Incluso quienes defienden enfoques más duros han reconocido que esta medida es inútil. En su columna titulada “Caos vehicular sobre dos ruedas”, publicada en El Montonero, el abogado y analista Eduardo Vega, partidario de incautaciones y sanciones ejemplares, la califica como una solución superficial. Coincidir con esa crítica desde orillas distintas demuestra que no se trata de ideología. Se trata de sentido común.
La realidad es clara. En el Callao, un ataque a balazos contra un bus lleno de pasajeros fue perpetrado desde un automóvil. No fue una moto. Mientras los criminales se modernizan, el gobierno borda números sobre tela como si el crimen se detuviera ante un código visible.

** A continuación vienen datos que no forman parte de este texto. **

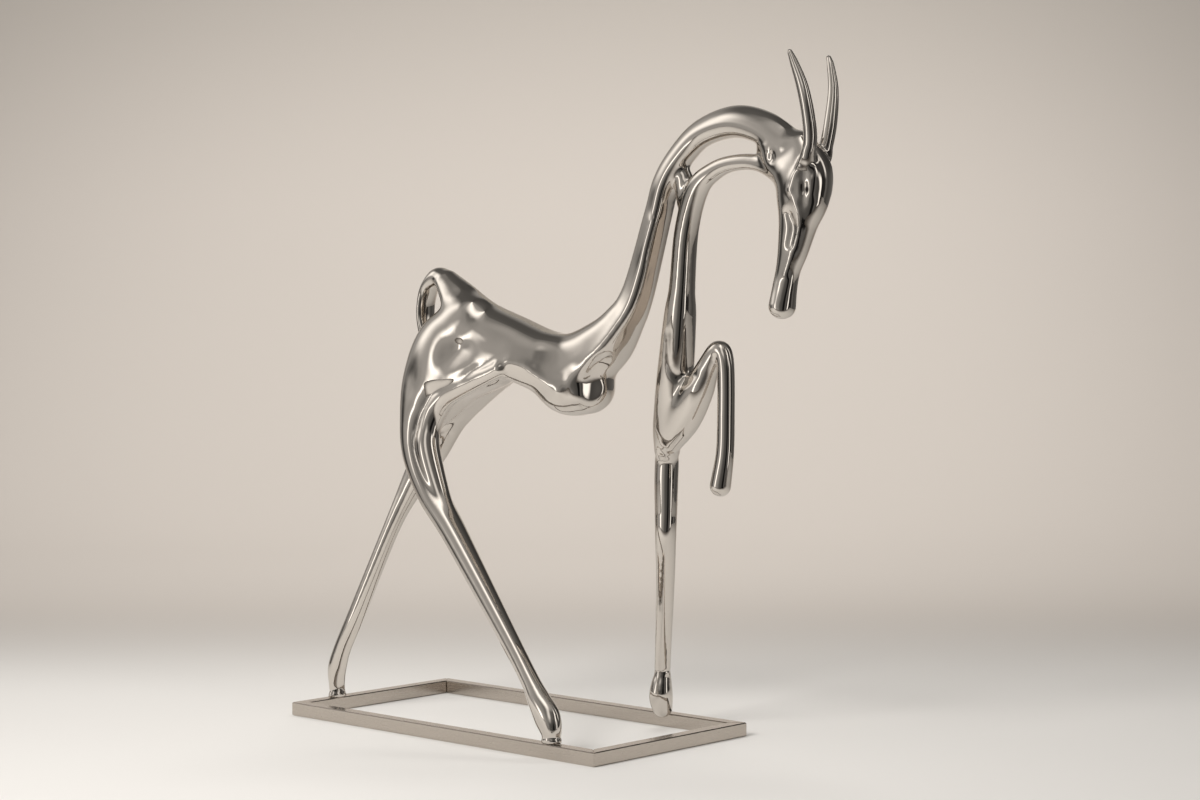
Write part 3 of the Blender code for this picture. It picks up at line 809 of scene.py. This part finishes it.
def sweep_paint():
    """Matt paint, pale on the floor and beige on the wall, and darker away from the lit middle of each."""
    material = bpy.data.materials.new("studio_paint")
    material.use_nodes = True
    nodes, links = material.node_tree.nodes, material.node_tree.links
    shader = nodes["Principled BSDF"]
    shader.inputs["Roughness"].default_value = 0.9
    place = nodes.new("ShaderNodeTexCoord").outputs["Object"]
    height = nodes.new("ShaderNodeSeparateXYZ")
    links.new(place, height.inputs["Vector"])
    floor_away = distance_from(nodes, links, place, LIT_FLOOR)
    wall_away = distance_from(nodes, links, place, LIT_WALL)
    floor = blend(nodes, links, floor_away, *FLOOR_FADE, FLOOR_COLOUR, OUTSIDE_COLOUR)
    wall = blend(nodes, links, wall_away, *WALL_FADE, WALL_COLOUR, OUTSIDE_COLOUR)
    toward_back = nodes.new("ShaderNodeVectorMath")
    toward_back.operation = "DOT_PRODUCT"
    toward_back.inputs[1].default_value = (-math.sin(CAMERA_TURN), math.cos(CAMERA_TURN), 0)
    links.new(place, toward_back.inputs[0])
    front, unseen, floor_end, wall_start = (
        float(from_camera(0, back, 0) @ toward_back.inputs[1].default_value)
        for back in (SHEET_FRONT, UNSEEN_FLOOR, *FLOOR_TO_WALL)
    )
    back = toward_back.outputs["Value"]
    floor = blend(nodes, links, back, front, unseen, OUTSIDE_COLOUR, floor)
    paint = blend(nodes, links, back, floor_end, wall_start, floor, wall)
    paint = blend(nodes, links, height.outputs["Z"], *TOP_FADE, paint, TOP_COLOUR)
    links.new(paint, shader.inputs["Base Color"])
    return material


sweep = make_sweep()
sweep.data.materials.append(sweep_paint())

LIGHT_COLOUR = (1, 0.97, 0.94)
MIDDLE = (0, 0, 300)


def add_light(name, place, aim, width, height, watts):
    """A soft light that the steel doesn't mirror, because the room already shows lights."""
    light = bpy.data.lights.new(name, "AREA")
    light.shape = "RECTANGLE"
    light.size = width / 1000
    light.size_y = height / 1000
    light.energy = watts
    light.color = LIGHT_COLOUR
    obj = bpy.data.objects.new(name, light)
    bpy.context.scene.collection.objects.link(obj)
    obj.location = from_camera(*place)
    way = Vector(from_camera(*aim)) - obj.location
    obj.rotation_euler = way.to_track_quat("-Z", "Y").to_euler()
    obj.visible_glossy = False


add_light("key_softbox", (-1100, -1300, 1500), MIDDLE, 900, 900, 34)
add_light("wall_light", (250, 1100, 2300), (0, 2200, 100), 1700, 600, 30)

# The room that the steel mirrors: its brightness by the turn in degrees from straight behind the camera,
# below 0 to the camera's left, at the level of the work, raised above it and overhead. Then where these bands
# meet, as the height of a direction that is 1 long, and the tint of it all.
LEVEL_TONES = (
    (-180, 0.39), (-150, 0.25), (-125, 0.31), (-110, 0.06), (-104, 0.06), (-92, 0.39), (-76, 0.48),
    (-68, 2.37), (-60, 0.48), (-40, 0.31), (-22, 0.13), (-10, 0.10), (4, 0.08), (9, 0.01), (24, 0.01),
    (30, 0.13), (50, 0.08), (56, 1.71), (59, 1.71), (63, 0.02), (84, 0.03), (90, 0.17), (102, 0.08),
    (116, 0.11), (148, 0.17), (166, 0.39), (180, 0.39),
)
RAISED_TONES = (
    (-180, 0.31), (-150, 0.33), (-125, 0.48), (-100, 1.58), (-76, 0.48), (-55, 0.37), (-40, 0.22),
    (-22, 1.07), (-2, 0.17), (36, 0.10), (42, 1.71), (49, 1.71), (54, 0.06), (80, 0.06), (88, 1.32),
    (97, 0.08), (124, 0.05), (156, 0.06), (168, 0.37), (180, 0.31),
)
OVERHEAD_TONES = (
    (-180, 0.11), (-110, 0.13), (-80, 0.27), (-55, 0.48), (-25, 1.84), (5, 0.48), (38, 0.37), (75, 0.22),
    (120, 0.13), (150, 0.09), (180, 0.11),
)
LEVEL_TO_RAISED = (0.05, 0.30)
RAISED_TO_OVERHEAD = (0.55, 0.85)
ROOM_TINT = (1, 0.96, 0.91)


def tones_around(nodes, links, turned, tones):
    """A band of the room: its tones by the turn, as a share of a full turn."""
    ramp = nodes.new("ShaderNodeValToRGB")
    ramp.color_ramp.interpolation = "EASE"
    stops = ramp.color_ramp.elements
    stops.remove(stops[1])
    for degrees, tone in tones:
        stop = stops[0] if degrees == -180 else stops.new((degrees + 180) / 360)
        stop.color = (*(tone * tint for tint in ROOM_TINT), 1)
    stops[0].position = 0
    links.new(turned, ramp.inputs["Fac"])
    return ramp.outputs["Color"]


def make_room():
    """The room around the sheet, as the steel mirrors it: tall lights, dark gaps and grey walls."""
    world = bpy.data.worlds.new("studio_room")
    bpy.context.scene.world = world
    world.use_nodes = True
    nodes, links = world.node_tree.nodes, world.node_tree.links
    place = nodes.new("ShaderNodeTexCoord").outputs["Generated"]
    turn = nodes.new("ShaderNodeMath")
    turn.operation = "ARCTAN2"
    c, s = math.cos(CAMERA_TURN), math.sin(CAMERA_TURN)
    for socket, way in zip(turn.inputs, ((c, s, 0), (s, -c, 0))):
        part = nodes.new("ShaderNodeVectorMath")
        part.operation = "DOT_PRODUCT"
        part.inputs[1].default_value = way
        links.new(place, part.inputs[0])
        links.new(part.outputs["Value"], socket)
    share = nodes.new("ShaderNodeMapRange")
    share.inputs["From Min"].default_value = -math.pi
    share.inputs["From Max"].default_value = math.pi
    links.new(turn.outputs["Value"], share.inputs["Value"])
    height = nodes.new("ShaderNodeSeparateXYZ")
    links.new(place, height.inputs["Vector"])
    level, raised, overhead = (
        tones_around(nodes, links, share.outputs["Result"], tones)
        for tones in (LEVEL_TONES, RAISED_TONES, OVERHEAD_TONES)
    )
    room = blend(nodes, links, height.outputs["Z"], *LEVEL_TO_RAISED, level, raised)
    room = blend(nodes, links, height.outputs["Z"], *RAISED_TO_OVERHEAD, room, overhead)
    links.new(room, nodes["Background"].inputs["Color"])


make_room()


# The camera
# A 75 mm lens a little over two metres away, just above the back, as in the photograph.

CAMERA_DIP = math.radians(2.4)
CAMERA_PLACE = (1548, -1576, 382)

camera = bpy.data.objects.new("camera", bpy.data.cameras.new("camera"))
bpy.context.scene.collection.objects.link(camera)
camera.data.sensor_width = 36
camera.data.lens = 75
camera.data.clip_end = 50
camera.location = in_part_metres([CAMERA_PLACE])[0]
camera.rotation_euler = (math.pi / 2 - CAMERA_DIP, 0, CAMERA_TURN)
bpy.context.scene.camera = camera

bpy.context.scene.view_settings.view_transform = "Standard"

La delincuencia no se combate con chalecos. Se combate con estrategia. Con interoperabilidad entre SUNARP, PNP y MTC. Con fiscalización digital. Con cámaras de reconocimiento. Con inteligencia operativa. Con presencia real del Estado.
Y por eso, lo correcto hoy no es insistir. Es suspender. Es dejar sin efecto la implementación nacional de esta norma mientras no exista un plan integral que respete la dignidad del ciudadano y fortalezca de verdad la capacidad estatal.
He defendido normas que ordenan. He combatido las que solo aparentan. Esta no construye institucionalidad ni respeta al ciudadano. Por eso no debe implementarse. Porque gobernar es actuar con inteligencia, no con costura.
Suspender esta norma no es una concesión. Es una exigencia. Política, jurídica y moral. Porque el Perú no necesita más control aparente. Necesita más Estado. Más respeto. Más inteligencia. Y sobre todo, más sentido común.